Veterans Benefits and Structured Airline-Pathway Program Enrollment
Part 141 certification unlocks access to GI Bill and Veterans Affairs flight training benefits, a significant and underutilized revenue stream for most independent schools. A platform with clean Part 141 certification and a dedicated veterans enrollment coordinator can build a steady pipeline of VA-funded students who represent lower churn risk and higher average training spend than recreational student pilots. Combined with formal agreements with regional airlines offering conditional employment interviews to graduates of your commercial training program, these structured pathways attract career-track students willing to invest $60,000–$100,000 in training — dramatically increasing average revenue per enrolled student.
The primary exit path for a flight school roll-up platform is a sale to a strategic acquirer operating in adjacent aviation segments — most commonly a national FBO operator pursuing vertical integration into pilot training, a regional airline group seeking to control its own pilot supply pipeline, or an aviation-focused private equity platform pursuing a buy-and-build strategy at larger scale. Secondary exit options include a recapitalization with a private equity sponsor who injects growth capital while allowing the founder to retain an equity stake and continue operating, or a management buyout led by the platform's Chief Flight Instructor or Director of Operations — particularly viable if you have spent 12–18 months grooming internal leadership. A platform generating $4M–$8M in EBITDA with standardized FAA compliance, diversified revenue across five to eight locations, proprietary CFI pipeline agreements, and airline partnership contracts should command exit multiples in the 5.0x–7.0x EBITDA range — representing a meaningful arbitrage over the 2.5x–4.0x multiples paid at the individual school acquisition level. Begin exit preparation no later than 24 months before target close: commission a Quality of Earnings report, ensure all FAA operating certificates are current with no outstanding violations, extend airport leases where renewal options are available, and engage an M&A advisor with documented aviation transaction experience. The buyer will scrutinize CFI retention metrics, student enrollment trends, fleet airworthiness records, and airport lease security above all other diligence items — ensure each of these is demonstrably strong before going to market.
Find Flight School Roll-Up Targets
Signal-scored acquisition targets matched to your roll-up criteria.
Most aviation-focused acquirers and private equity groups look for platforms generating a minimum of $3M–$5M in combined EBITDA before they engage seriously. In practical terms, this typically means four to seven school locations depending on individual school profitability. The quality of your operational infrastructure — standardized FAA compliance, CFI retention programs, centralized fleet management, and a management team that operates without you — matters as much as pure revenue scale. A well-run four-school platform will attract stronger buyer interest than a poorly integrated eight-school aggregation.

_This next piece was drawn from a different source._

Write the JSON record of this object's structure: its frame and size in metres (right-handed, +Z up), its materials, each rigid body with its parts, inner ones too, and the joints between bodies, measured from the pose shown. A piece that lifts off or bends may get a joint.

Yes, SBA 7(a) loans are available for flight school acquisitions and are commonly used for platform and add-on transactions in this industry. However, the SBA imposes an aggregate loan limit of $5 million per borrower, which will constrain how many acquisitions you can finance through SBA lending alone. Your platform acquisition and first one or two add-ons may be fully SBA-eligible, but as the platform scales, you will likely need to transition to conventional bank financing, seller financing structures, or private equity capital. Each transaction should be evaluated individually for SBA eligibility based on the target's cash flow, collateral, and your personal creditworthiness at the time of application.

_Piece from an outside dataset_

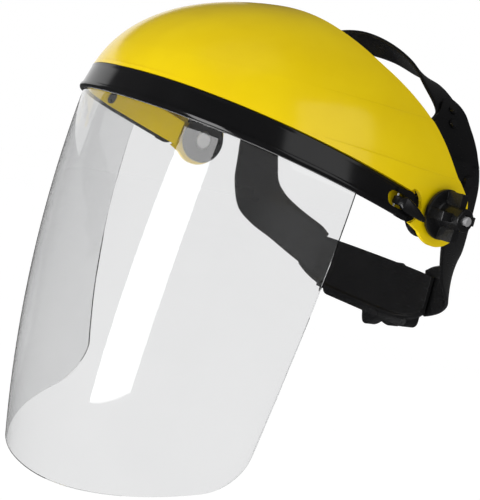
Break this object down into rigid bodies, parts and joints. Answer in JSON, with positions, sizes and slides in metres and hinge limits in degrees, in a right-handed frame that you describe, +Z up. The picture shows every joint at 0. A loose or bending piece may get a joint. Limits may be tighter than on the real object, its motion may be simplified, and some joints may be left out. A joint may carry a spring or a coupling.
{
  "type": "face shield",
  "caption": "Hard brow guard with a clear curved window, tilting on clamp knobs above an adjustable headgear with a nape ratchet.",
  "frame": {"origin": "on the tilt axis, midway between the two pivot bolts, at the middle of the wearer's head", "axes": "+X is the wearer's left, -Y is forwards, +Z is up with the window worn down"},
  "size_m": [0.273, 0.2531, 0.2779],
  "materials": {
    "crown_yellow": "glossy moulded plastic",
    "black_plastic": "glossy moulded plastic",
    "soft_black_plastic": "satin moulded plastic",
    "clear_sheet": "clear polycarbonate sheet",
    "bright_steel": "zinc plated",
    "brass": "turned",
    "grey_rubber": "moulded rubber",
    "black_foam": "foam under woven cloth"
  },
  "bodies": {
    "headgear": {"temple_plate_left": "soft_black_plastic", "temple_rivet_left_front": "black_plastic", "temple_rivet_left_rear": "black_plastic", "friction_washer_left": "grey_rubber", "pivot_bolt_left": "bright_steel", "pivot_sleeve_left": "brass", "side_strap_left": "soft_black_plastic", "crown_strap_left": "soft_black_plastic", "temple_plate_right": "soft_black_plastic", "temple_rivet_right_front": "black_plastic", "temple_rivet_right_rear": "black_plastic", "friction_washer_right": "grey_rubber", "pivot_bolt_right": "bright_steel", "pivot_sleeve_right": "brass", "side_strap_right": "soft_black_plastic", "crown_strap_right": "soft_black_plastic", "forehead_band": "soft_black_plastic", "sweatband": "black_foam", "nape_band": "soft_black_plastic", "crown_peg_1": "black_plastic", "crown_peg_2": "black_plastic", "ratchet_base": "black_plastic", "ratchet_cover": "black_plastic", "ratchet_pawl": "bright_steel"},
    "visor": {"crown_shell": "crown_yellow", "brow_band": "black_plastic", "window": "clear_sheet", "window_rivet_1": "black_plastic", "window_rivet_2": "black_plastic", "window_rivet_3": "black_plastic", "window_rivet_4": "black_plastic", "window_rivet_5": "black_plastic", "latch_pin_left": "bright_steel", "latch_pin_right": "bright_steel"},
    "latch_left": {"band_latch_left": "black_plastic"},
    "latch_right": {"band_latch_right": "black_plastic"},
    "knob_left": {"pivot_knob_left": "black_plastic", "knob_insert_left": "brass"},
    "knob_right": {"pivot_knob_right": "black_plastic", "knob_insert_right": "brass"},
    "ratchet": {"ratchet_knob": "black_plastic", "ratchet_pinion": "black_plastic", "knob_screw": "bright_steel"},
    "rack_left": {"rack_left": "soft_black_plastic"},
    "rack_right": {"rack_right": "soft_black_plastic"}
  },
  "joints": [
    {"name": "visor_tilt", "type": "hinge", "parent": "headgear", "child": "visor", "pos_m": [0, 0, 0], "axis": [-1, 0, 0], "range_deg": [0, 85]},
    {"name": "latch_left_swing", "type": "hinge", "parent": "visor", "child": "latch_left", "pos_m": [0.11331, -0.0315, 0.00216], "axis": [0, -0.225, -0.9744], "range_deg": [0, 95]},
    {"name": "latch_right_swing", "type": "hinge", "parent": "visor", "child": "latch_right", "pos_m": [-0.11331, -0.0315, 0.00216], "axis": [0, 0.225, 0.9744], "range_deg": [0, 95]},
    {"name": "pivot_knob_left_turn", "type": "hinge", "parent": "headgear", "child": "knob_left", "pos_m": [0.12, 0, 0], "axis": [1, 0, 0], "continuous": true},
    {"name": "pivot_knob_right_turn", "type": "hinge", "parent": "headgear", "child": "knob_right", "pos_m": [-0.12, 0, 0], "axis": [-1, 0, 0], "continuous": true},
    {"name": "ratchet_turn", "type": "hinge", "parent": "headgear", "child": "ratchet", "pos_m": [0, 0.0836, -0.0685], "axis": [0, 1, 0], "range_deg": [-90, 60]},
    {"name": "rack_left_slide", "type": "slide", "parent": "headgear", "child": "rack_left", "axis": [1, 0, 0], "range_m": [-0.0096, 0.0064]},
    {"name": "rack_right_slide", "type": "slide", "parent": "headgear", "child": "rack_right", "axis": [-1, 0, 0], "range_m": [-0.0096, 0.0064]}
  ],
  "couplings": [
    {"joint": "rack_left_slide", "follows": "ratchet_turn", "m_per_rad": 0.006},
    {"joint": "rack_right_slide", "follows": "ratchet_turn", "m_per_rad": 0.006}
  ]
}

CFI attrition is the single greatest operational and financial risk in this industry. When a CFI departs for a regional airline — which is the career goal of most instrument and commercial instructors — they typically take their booked student roster with them, creating immediate revenue disruption that can persist for three to six months until replacement instructors are hired and students are reassigned. At the individual school level this is a recurring crisis; at the platform level it is a manageable, solvable problem if you invest in structured retention programs, career development tracks, and a continuous CFI recruitment pipeline from university aviation programs. Solve this problem operationally before you acquire your second location.
FAA Part 141 certificates are issued to a specific entity and do not automatically transfer to a new owner in an asset purchase. In most asset acquisitions, the buyer must apply for a new Part 141 certificate using the seller's existing approved training course outline as the basis, which involves FAA district office review and can take 60–180 days depending on workload. Some buyers structure transactions as equity purchases specifically to retain the existing certificate, though this approach carries additional liability risk. Regardless of structure, engage an aviation attorney with FAA regulatory experience early in the process, notify your local FSDO at the appropriate stage, and build FAA transfer timelines into your deal schedule and closing conditions.

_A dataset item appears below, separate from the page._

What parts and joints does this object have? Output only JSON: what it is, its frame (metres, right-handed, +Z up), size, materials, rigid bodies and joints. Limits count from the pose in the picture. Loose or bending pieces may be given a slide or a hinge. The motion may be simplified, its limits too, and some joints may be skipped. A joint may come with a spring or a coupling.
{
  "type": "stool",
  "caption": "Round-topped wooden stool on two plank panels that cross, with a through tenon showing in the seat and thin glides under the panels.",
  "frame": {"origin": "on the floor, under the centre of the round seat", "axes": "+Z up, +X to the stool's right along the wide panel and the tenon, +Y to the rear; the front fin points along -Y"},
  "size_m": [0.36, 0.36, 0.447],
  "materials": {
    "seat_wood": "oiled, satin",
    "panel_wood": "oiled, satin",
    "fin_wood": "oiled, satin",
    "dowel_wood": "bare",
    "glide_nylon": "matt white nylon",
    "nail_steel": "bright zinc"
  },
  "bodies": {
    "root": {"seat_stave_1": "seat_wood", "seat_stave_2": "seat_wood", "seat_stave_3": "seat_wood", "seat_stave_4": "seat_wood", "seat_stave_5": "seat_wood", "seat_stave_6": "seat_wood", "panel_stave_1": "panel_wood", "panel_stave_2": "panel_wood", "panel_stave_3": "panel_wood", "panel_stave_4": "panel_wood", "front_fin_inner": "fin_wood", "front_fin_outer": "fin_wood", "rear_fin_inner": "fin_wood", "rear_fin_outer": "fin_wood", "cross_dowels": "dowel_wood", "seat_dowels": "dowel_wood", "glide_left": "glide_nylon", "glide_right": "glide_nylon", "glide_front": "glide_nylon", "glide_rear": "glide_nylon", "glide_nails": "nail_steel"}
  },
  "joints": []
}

Never close a flight school acquisition without a minimum of five years of remaining lease term on the airport facility, including hangar, ramp, and classroom space. Ideally you want seven to ten years of remaining term with at least one additional five-year renewal option. Before closing, obtain a landlord estoppel certificate confirming the lease is in good standing, secure written consent from the airport authority for the ownership transfer, and verify that the lease includes language protecting your right to conduct commercial flight training operations. Month-to-month or short-term leases are a deal-killer — if the seller does not have long-term lease security in place, negotiate a lease extension as a closing condition or walk away from the transaction.
Flight schools in the lower middle market are typically valued at 2.5x–4.5x SDE or EBITDA, with the specific multiple driven by FAA certification quality, fleet ownership versus leasing, CFI stability, airport lease security, and revenue diversification. Owner-dependent schools where the seller is the primary or only CFI trade at the lower end of the range (2.5x–3.0x) because they require significant post-acquisition investment to professionalize. Schools with a stable CFI team, Part 141 certification, owned fleet with current airworthiness, and diversified enrollment across multiple certificate levels trade toward the higher end (3.5x–4.5x). In a roll-up context, you will typically acquire platform schools at 3.0x–4.0x and add-ons at 2.5x–3.5x, targeting value-creation opportunities where your platform infrastructure solves the acquired school's structural weaknesses.